There’s a legacy of iconic cinematic houses. Were there films that inspired your design?
I love those 60s and 70s Westerns like Hud and The Last Picture Show. We talked a lot about Giant. In fact, there are a couple of almost direct references to it. I thought of Days of Heaven, of course, with the house that Sam Shepard had built in the middle of the prairie. I always thought that house was a reference to Andrew Wyeth's painting Christina's World. These things reference each other whether you want them to or not. For the Weboys’ home, we wanted something with a Prairie Gothic quality to it. The house would reference that they were an early homesteading family, which is a point of pride for Blanche. Even as we did our best to make it realistic, there is something hyper-real about it, this big house in the middle of nowhere. There is no sense of a ranch—no fences or barn—just an outbuilding where the boys work on cars.
Were there design elements that turned out exactly as you wanted?
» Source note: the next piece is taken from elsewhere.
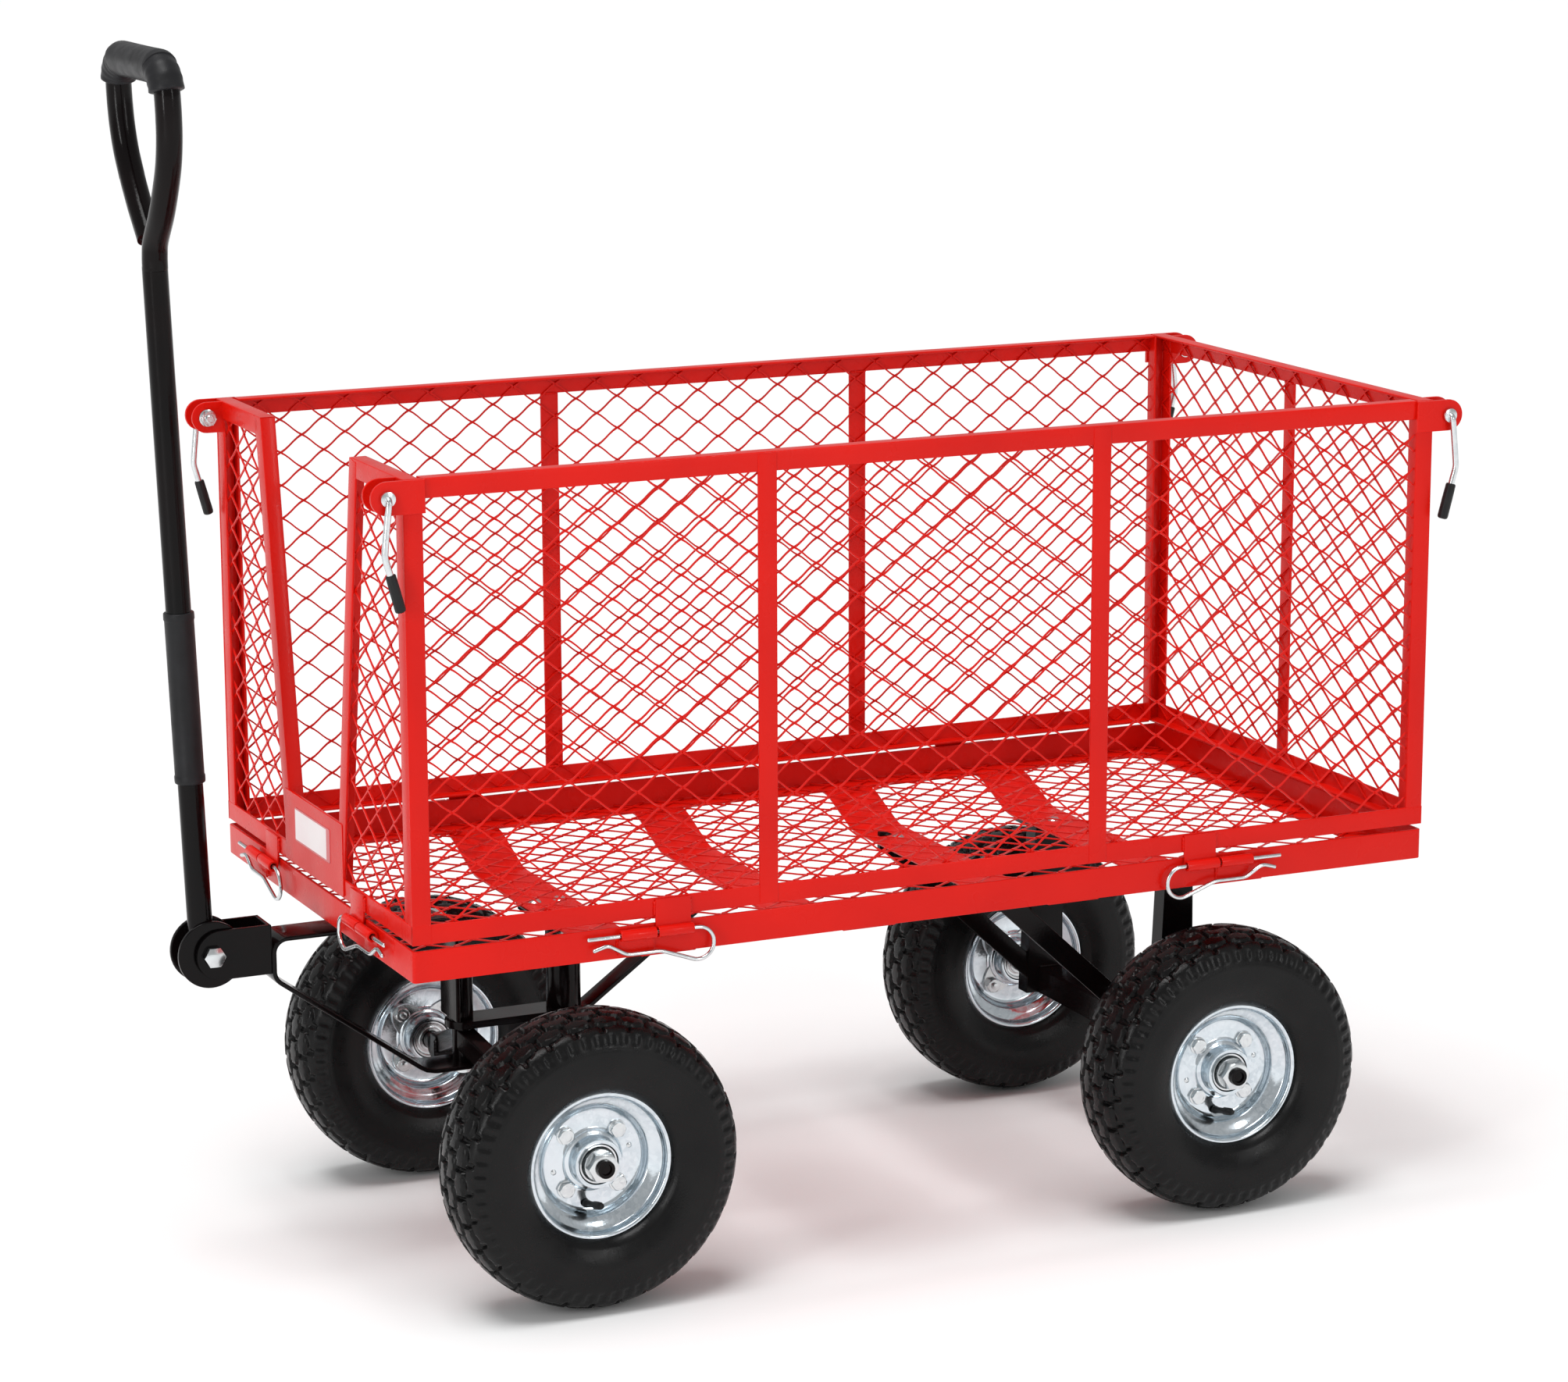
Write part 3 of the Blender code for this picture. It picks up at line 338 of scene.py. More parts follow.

There were many. As a designer, I felt completely in step with both the filmmaker and cinematographer [Guy Godfree]. I think the motel where George and Margaret hold up is an example of things working out right. We built the interior in a studio to match an exterior location in Drumheller. For inspiration, we had this Todd Hido image of a motel stapled to the wall for what it should look like. That night when Guy brought up the lights on set, I thought, “Wow! This really is our idea realized." It was the same with seeing this stick-frame house go up in the middle of nowhere and become the Weboy mansion.